What is Chung Jung One Luncheon Meat?

It is a canned pork luncheon meat that fits naturally into Korean-style meals like fried rice, rice bowls, budae jjigae, ramen, and simple rice-and-egg plates.

Is Chung Jung One Luncheon Meat actually better than Spam?

That depends on what you want. Spam still has the stronger iconic flavor and nostalgia factor. Chung Jung One becomes more interesting if you care more about how naturally it fits into Korean home meals.

What meals is this best for?

It works especially well in kimchi fried rice, budae jjigae, ramen, breakfast plates with eggs and rice, and quick rice meals with kimchi and seaweed.

Do I need to cook it first?

It is much better once it hits a pan. Browning the slices or cubes gives it a more satisfying texture and brings the savory pork flavor out much more clearly.

Is this good for kimchi fried rice?

Yes. That is one of the easiest and most natural ways to use it because the savory pork flavor works really well with kimchi, rice, and egg.

Is this a good pantry item to keep at home?

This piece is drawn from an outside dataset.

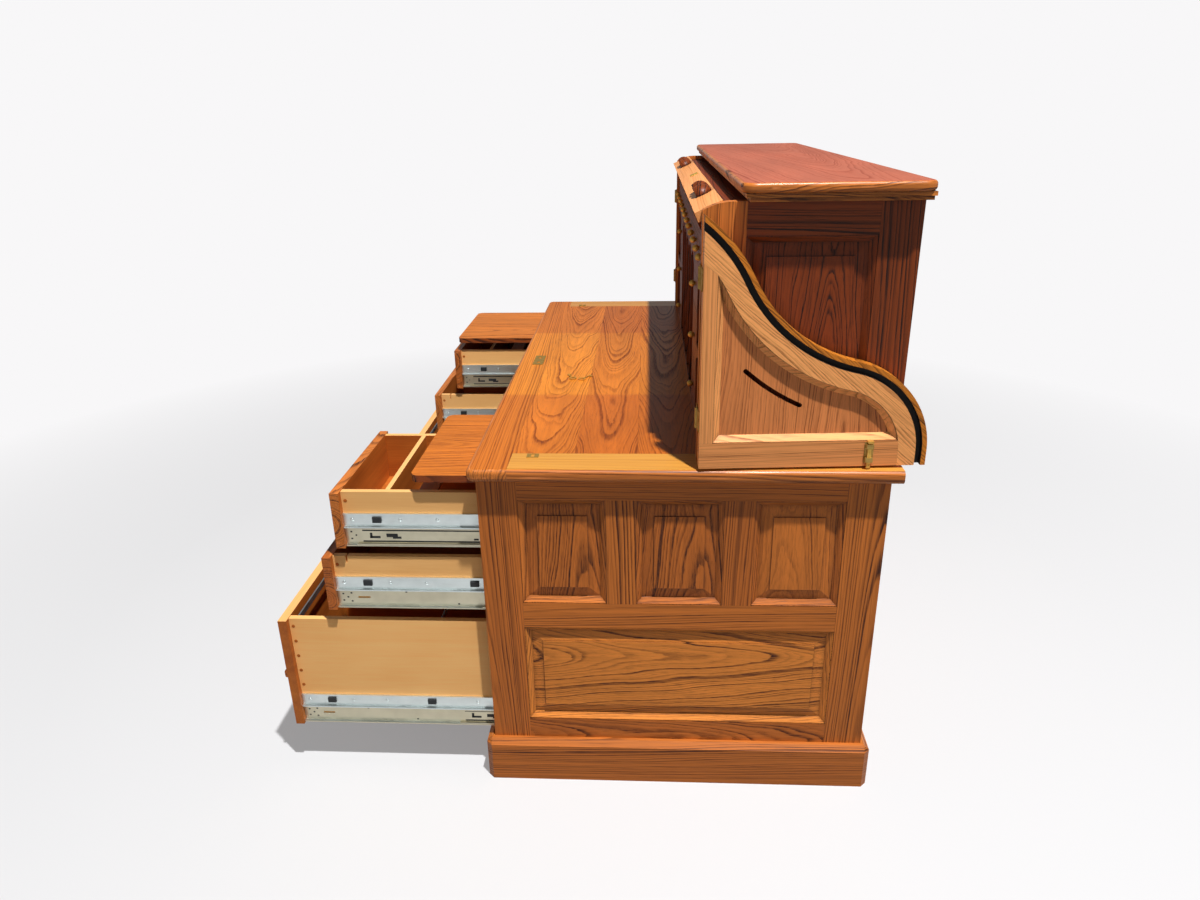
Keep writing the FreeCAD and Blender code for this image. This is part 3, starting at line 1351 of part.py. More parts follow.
def wing_moulding(side, inner, stile, rail_top):
    """Bevelled moulding round the wing's panel, on the side that faces the sitter."""
    glue, land, width = size("glue_line"), size("moulding_land"), size("moulding_width")
    near = bay_outline(inner - glue, stile + glue, rail_top + glue)
    block = wing_solid(side, near, "hutch_side - moulding_depth", "hutch_side - moulding_land")
    sections = []
    for grow, depth in ((width, "hutch_side - moulding_depth"), (land, "hutch_side - moulding_land")):
        sketch = doc.addObject("Sketcher::SketchObject", "Outline")
        sketch.addGeometry(bay_outline(inner - grow, stile + grow, rail_top + grow), False)
        sketch.Placement = FreeCAD.Placement(V(0, 0, 0), FACING_SHUT)
        bind(sketch, "Placement.Base.x", f"{'-' if side > 0 else ''}(hinge_standoff + {depth})")
        sections.append(sketch)
    hole = doc.addObject("Part::Loft", "Slope")
    hole.Sections = sections
    hole.Solid = True
    hole.Ruled = True
    return cut(block, hole)


def wing_panel(side):
    """Flat panel of a wing with a curved slot through it."""
    glue = size("glue_line")
    inner = -size("groove_width") / 2 - size("curved_rail") - glue
    rail_top = size("wing_gap") + size("wing_rail") + glue
    outline = bay_outline(inner, size("wing_stile") + glue, rail_top)
    depth = "hutch_side - moulding_depth - glue_line"
    plate = wing_solid(side, outline, f"{depth} - wing_panel", depth)
    half, middle = size("stay_slot_width") / 2, size("hollow_radius") + size("stay_slot_depth")
    first, last = 270 - size("stay_slot_end"), 270 - size("stay_slot_start")
    curves = [arc(HOLLOW, middle + half, first, last), arc(HOLLOW, middle - half, first, last),
              arc(on_circle(HOLLOW, middle, first), half, first - 180, first),
              arc(on_circle(HOLLOW, middle, last), half, last, last + 180)]
    return [cut(plate, wing_solid(side, curves, "0", "hutch_side"))]


def hinge_leaf_parts(side, middle, fixed):
    """Leaf and knuckles of a butt hinge about the hinge line at X = 0, Y = 0."""
    tall = "hinge_height / 3"
    clear = "hinge_knuckle + running_gap"
    y = ("running_gap", "running_gap + hinge_leaf")
    y = y if fixed else (f"-({y[1]})", f"-({y[0]})")
    low = f"{middle} - hinge_height / 2"
    reach = "hinge_standoff + hinge_reach"
    parts = [box(shift("0", clear, reach, -side), y, (low, f"{low} + hinge_height"))]
    steps = (0, 2) if fixed else (1,)
    for index in steps:
        z = (f"{low} + {index} * {tall} + running_gap / 2", f"{low} + {index + 1} * {tall} - running_gap / 2")
        parts.append(box(shift("0", "hinge_knuckle - hinge_leaf / 2", clear, -side), y, z))
        parts.append(cylinder("hinge_knuckle", f"({z[1]}) - ({z[0]})", ("0", "0", z[0]), UPRIGHT))
    bore = cylinder("hinge_pin + pin_clearance", "hinge_height * 2",
                    ("0", "0", f"{low} - hinge_height / 2"), UPRIGHT)
    return cut(joined(parts), bore)


def fixed_hinges():
    """Hinge leaves on the hutch with their pins."""
    parts = []
    for side in (-1, 1):
        for middle in ("low_hinge", "high_hinge"):
            pin = cylinder("hinge_pin", "hinge_height + 2",
                           ("0", "0", f"{middle} - hinge_height / 2 - 1"), UPRIGHT)
            for thing in (hinge_leaf_parts(side, middle, True), pin):
                holder = doc.addObject("Part::Compound", "Hinge")
                holder.Links = [thing]
                bind(holder, "Placement.Base.x", "hinge_x" if side > 0 else "-hinge_x")
                bind(holder, "Placement.Base.y", "hinge_y")
                bind(holder, "Placement.Base.z", "desk_top")
                parts.append(holder)
    return parts


def wing_brass(side):
    """Moving hinge leaves and the back plate and guides of the bolt."""
    parts = [hinge_leaf_parts(side, middle, False) for middle in ("low_hinge", "high_hinge")]
    wide = ("bolt_back - bolt_plate_width / 2", "bolt_back + bolt_plate_width / 2")
    top = "bolt_plate_low + bolt_plate_height"
    plate = wing_box(side, wide, ("bolt_plate_low", top),
                     ("hutch_side + glue_line", "hutch_side + glue_line + 1.5"))
    face = "hutch_side + glue_line + 1.5 + running_gap"
    guides = []
    for low in ("bolt_plate_low + 3", f"{top} - 12"):
        z = (low, f"{low} + 9")
        bridge = wing_box(side, ("bolt_back - bolt_width", "bolt_back + bolt_width"), z,
                          ("hutch_side + glue_line + 1", f"{face} + bolt_thickness + 2"))
        across = ("bolt_back - bolt_width / 2 - running_gap", "bolt_back + bolt_width / 2 + running_gap")
        way = wing_box(side, across, (f"{low} - 1", f"{low} + 10"),
                       (f"{face} - running_gap", f"{face} + bolt_thickness + running_gap"))
        guides.append(cut(bridge, way))
    return parts + [joined([plate] + guides)]


def wing_bolt(side):
    """Sliding bolt that pins a shut wing to the desktop."""
    face = "hutch_side + glue_line + 1.5 + running_gap"
    top = "bolt_low + bolt_length"
    bar = wing_box(side, ("bolt_back - bolt_width / 2", "bolt_back + bolt_width / 2"), ("bolt_low", top),
                   (face, f"{face} + bolt_thickness"))
    grip = wing_box(side, ("bolt_back - bolt_width * 0.8", "bolt_back + bolt_width * 0.8"),
                    (f"{top} - bolt_thickness", top), (face, f"{face} + bolt_thickness * 2"))
    return [joined([bar, grip])]


def wing_node(name, side, parts):
    """A sub-part of a wing, swung back from its shut pose."""
    group = node(name, parts)
    turn = size("fold_angle") * side
    group.Placement = FreeCAD.Placement(V(0, 0, 0), FreeCAD.Rotation(V(0, 0, 1), turn))
    bind(group, "Placement.Base.x", "hinge_x" if side > 0 else "-hinge_x")
    bind(group, "Placement.Base.y", "hinge_y - origin_back")
    bind(group, "Placement.Base.z", "desk_top")
    return group


# Brass on the desktop

def strike_plate(x, y, width, depth, hole_spacing):
    """A thin plate on the desktop with two holes."""
    z = ("desk_top + glue_line / 2", "desk_top + strike_thickness")
    plate = box((f"{x} - {width} / 2", f"{x} + {width} / 2"), (f"{y} - {depth} / 2", f"{y} + {depth} / 2"), z)
    for spot in (-1, 1):
        middle = f"{x} + {spot} * {hole_spacing} / 2"
        plate = cut(plate, box((f"{middle} - {depth} / 5", f"{middle} + {depth} / 5"),
                               (f"{y} - {depth} / 7", f"{y} + {depth} / 7"),
                               ("desk_top - strike_thickness", "desk_top + strike_thickness * 2")))
    return plate


def desk_brassware():
    """Lock strike plate, the two bolt strike plates and the fixed hinge leaves."""
    parts = [strike_plate("0", "strike_back", "86", "28", "44")]
    for side in ("-", ""):
        x = f"{side}(hutch_inner - groove_depth / 4)"
        parts.append(strike_plate(x, "hinge_y - bolt_back", "18", "24", "6"))
    return parts + fixed_hinges()


def key(x, y, turn):
    """A brass key that lies flat: ring bow, shank and bit."""
    disc = faceted(16, "key_length / 5", "key_thickness", ("0", "0", "-key_thickness / 2"), UPRIGHT)
    eye = faceted(16, "key_length / 8", "key_thickness * 2", ("0", "0", "-key_thickness"), UPRIGHT)
    bow = cut(disc, eye)
    shank = faceted(8, "key_thickness / 2", "key_length * 0.66", ("key_length / 6", "0", "0"), ALONG_X)
    bit = box(("key_length * 0.66", "key_length * 0.8"), ("-8", "0"), ("-1", "1"))
    whole = doc.addObject("Part::Compound", "Key")
    whole.Links = [joined([bow, shank, bit])]
    whole.Placement = FreeCAD.Placement(V(0, 0, 0), FreeCAD.Rotation(V(0, 0, 1), turn))
    for axis, text in zip("xyz", (x, y, "desk_top + key_thickness / 2 + 0.5")):
        bind(whole, f"Placement.Base.{axis}", text)
    return whole


def keys():
    """Two keys left lying on the desktop."""
    return [key("key_x", "key_y", 205), key("key_x + 6", "key_y + 24", 150)]


# The whole desk

LEVELS = ("file", "middle", "top")
NODES = [
    node("desktop", desktop()),
    node("pedestal_ends", pedestal_end(1) + pedestal_end(-1)),
    node("kneehole_sides", kneehole_side(-1) + kneehole_side(1)),
    node("desk_back", desk_back()),
    node("plinth", plinth()),
    node("drawer_rails", drawer_rails()),
    node("inner_framing", inner_framing()),
    node("fixed_slides", fixed_rail_pairs()),
    node("desk_brassware", desk_brassware()),
    node("keys", keys()),
    node("hutch_sides", hutch_sides()),
    node("hutch_top", hutch_top()),
    node("hutch_back", hutch_back()),
    node("pigeonhole_case", pigeonhole_case()),
    node("tambour_tracks", tambour_tracks()),
    node("tambour_slats", tambour_slats()),
    node("lift_rail", lift_rail()),
    node("centre_drawer", centre_drawer()),
]
for hand, sign, prefix in (("right", 1, ""), ("left", -1, "left_")):
    NODES.append(node(f"{hand}_writing_board", writing_board(sign, f"{prefix}board_open")))
    for level in LEVELS:
        opened = f"{prefix}{level}_open"
        NODES.append(node(f"{hand}_{level}_drawer", pedestal_drawer(sign, level, opened)))
        NODES.append(node(f"{hand}_{level}_drawer_slides", drawer_rail_pair(sign, level, opened)))
        NODES.append(node(f"{hand}_{level}_slide_middles", middle_rail_pair(sign, level, opened)))
    NODES.append(node(f"{hand}_hanging_rails", hanging_rails(sign, f"{prefix}file_open")))
    NODES.append(wing_node(f"{hand}_wing_frame", sign, wing_frame(sign)))
    NODES.append(wing_node(f"{hand}_wing_panel", sign, wing_panel(sign)))
    NODES.append(wing_node(f"{hand}_wing_brass", sign, wing_brass(sign)))
    NODES.append(wing_node(f"{hand}_wing_bolt", sign, wing_bolt(sign)))
for index in range(TOP_DRAWERS):
    drawer = small_drawer(row_span(index), ("row_bottom", "row_top"), (0.25, 0.75))
    NODES.append(node(f"row_drawer_{index + 1}", drawer))
for hand, side in (("left", "left_stack"), ("right", "right_stack")):
    low, high = case_columns()[side]
    clear = (f"{low} + case_shelf / 2", f"{high} - case_shelf / 2")
    for index in range(STACK_DRAWERS):
        drawer = small_drawer(clear, stack_height(index), (0.5,))
        NODES.append(node(f"{hand}_stack_drawer_{index + 1}", drawer))

doc.recompute()
for thing in doc.Objects:
    if "Invalid" in thing.State or "Error" in thing.State:
        raise RuntimeError(f"{thing.Label} failed: {thing.State}")
for group in NODES:
    if group.Shape.isNull() or not group.Shape.isValid():
        raise RuntimeError(f"{group.Label} has no valid shape")

os.makedirs("parts", exist_ok=True)
for group in NODES:
    group.Shape.exportStep(f"parts/{group.Label}.step")
print(len(NODES), "sub-parts,", sum(len(group.Shape.Solids) for group in NODES), "solids")
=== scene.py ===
import json
import math
import random
import zlib

import bmesh
import bpy
import numpy as np
from bpy.props import FloatProperty, FloatVectorProperty, PointerProperty
from bpy.types import Operator, Panel, PropertyGroup
from mathutils import Matrix, Vector


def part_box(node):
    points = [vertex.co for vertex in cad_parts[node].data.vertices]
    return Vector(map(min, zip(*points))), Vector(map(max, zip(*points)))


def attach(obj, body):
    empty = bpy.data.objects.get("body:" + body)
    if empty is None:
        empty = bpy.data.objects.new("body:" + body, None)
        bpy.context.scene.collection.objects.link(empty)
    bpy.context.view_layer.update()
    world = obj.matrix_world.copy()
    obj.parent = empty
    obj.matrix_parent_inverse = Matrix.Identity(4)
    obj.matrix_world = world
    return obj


bl_info = {
    "name": "Roll top desk",
    "version": (1, 0, 0),
    "blender": (4, 5, 0),
    "location": "View3D > Sidebar > Desk",
    "description": "Finishes, small fittings and the studio for a double pedestal roll top desk",
    "category": "Object",
}

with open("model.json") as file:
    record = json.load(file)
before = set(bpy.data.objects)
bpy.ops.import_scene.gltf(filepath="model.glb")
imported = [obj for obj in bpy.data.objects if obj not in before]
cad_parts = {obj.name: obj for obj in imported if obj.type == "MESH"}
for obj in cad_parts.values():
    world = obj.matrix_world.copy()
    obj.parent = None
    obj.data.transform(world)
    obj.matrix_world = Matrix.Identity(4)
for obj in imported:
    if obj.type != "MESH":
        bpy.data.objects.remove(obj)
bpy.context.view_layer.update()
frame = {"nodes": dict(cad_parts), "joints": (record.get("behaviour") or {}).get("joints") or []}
NODES = frame["nodes"]
DESK_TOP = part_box("desktop")[1].z
MM = 0.001
FAR = 1e9
HANDS = ("right", "left")
LEVELS = ("file", "middle", "top")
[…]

Yes, especially if you like building quick Korean-style meals from pantry and fridge basics. It is the kind of can that can rescue lunch or dinner without much effort.

Who should buy this first?

Buy this first if you already like Spam-style meals, enjoy Korean pantry cooking, or want a canned meat that can move easily between breakfast, fried rice, ramen, and simple rice meals.